No es un recorrido real entre las dos ciudades, ni tampoco metafórico, sino de las dos paradas de metro que unen origen y destino. Entre las dos hay 12 paradas. Hago este recorrido todos los domingos como un viacrucis para poder atender la eucaristía en el centro de Pastoral Social Santa María de Fontarrón, en Vallecas. 

La línea 1 es la más antigua de todo Madrid, y creo que también la más utilizada. Para recorrer los seis kilómetros que hay de distancia entre el lugar donde vivo y al lugar al que me encamino suelo tardar unos 45 minutos contando el tiempo en el metro y el que tardo andando entre los lugares desde donde salgo y hasta donde voy. He convertido esta hora en rutina de domingo y me sirve, dependiendo de cómo vaya el metro, para leer, reflexionar, pensar y rezar. De todo hago y no necesariamente en ese orden. 

La ida, como es más temprano, suele ir más despejada y raro es que no encuentres sitio para sentarte y poder leer un poco o prepararte para la eucaristía. Sin embargo, la vuelta es otro cantar. La gente se mueve en busca del vermú, del paseo o del tiempo libre y normalmente está llena… bastante llena todo el trayecto. Ir en metro es darte cuenta de cómo respira la gente, de cómo respiramos todos. De cómo la realidad cotidiana se expresa tal como es, para lo bueno y para lo malo. Creo que el metro esconde de algunas maneras las arterias de la ciudad, el corazón subterráneo donde pasan muchas de las cosas para la gente normal.

Este domingo, el día de las elecciones europeas, la vuelta de Vallecas ha sido distinta porque he presenciado una situación racista por parte de una pasajera. Ha sido un momento tenso por la cantidad de personas que íbamos en el vagón y la dificultad de gestionar un episodio violento, entre tanta gente, sin apenas espacio. Sin embargo, he podido comprobar la firmeza de varios de los pasajeros que han levantado la voz frente a los insultos y amenazas infundadas que dos personas proferían a la vista de todos solo por “un leve roce” en un vagón lleno de gente. Una de ellas decía que el tono que había utilizado había sido el detonante, la otra enarbolaba su color de piel para justificar su comportamiento.

El racismo se construye sobre la irracionalidad y se crece en la violencia, en este caso la verbal. Gracias a Dios la escalada no ha llegado a más por la intervención de algunos ciudadanos que han sabido parar la discusión. Yo lo he vivido como espectador, quizás con la incredulidad de lo que estaba viviendo, y la parálisis de quien no sabe cómo reaccionar en ese momento. Ahora lo escribo casi como pliego de descargo y para ser consciente de que los relatos tienen su correlato en la realidad y que cuando nos rozan es cuando comprendemos su existencia, su problemática y su peligro. 

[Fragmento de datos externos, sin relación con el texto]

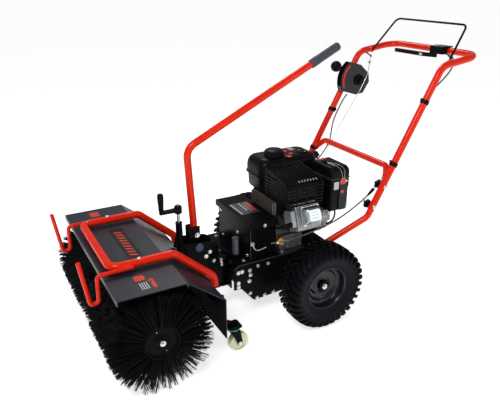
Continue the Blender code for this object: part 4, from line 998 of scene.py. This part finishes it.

He visto de primera mano uno de los grandes problemas de nuestra sociedad en un pequeño incidente que es la punta del iceberg del odio que entre unos y otros estamos creando ante el adversario. Pienso en las elecciones, en los gobernantes, en la deriva del pensamiento político y social, en las espirales de violencia que consentimos y a la que asistimos como espectadores cada día. Y pienso a la par en la autoridad de Jesús, en su manera de actuar, en la claridad de las ideas que muchos enarbolan como propias utilizándolas como dedo acusador, cuentas envenenadas o parapeto de ortodoxia. Y me doy cuenta de que formamos una familia porque “cumplimos la voluntad del Padre”, no por lazos de sangre, herencia o legado. Somos, como diría Teresa de Jesús, “amigos fuertes de Dios”.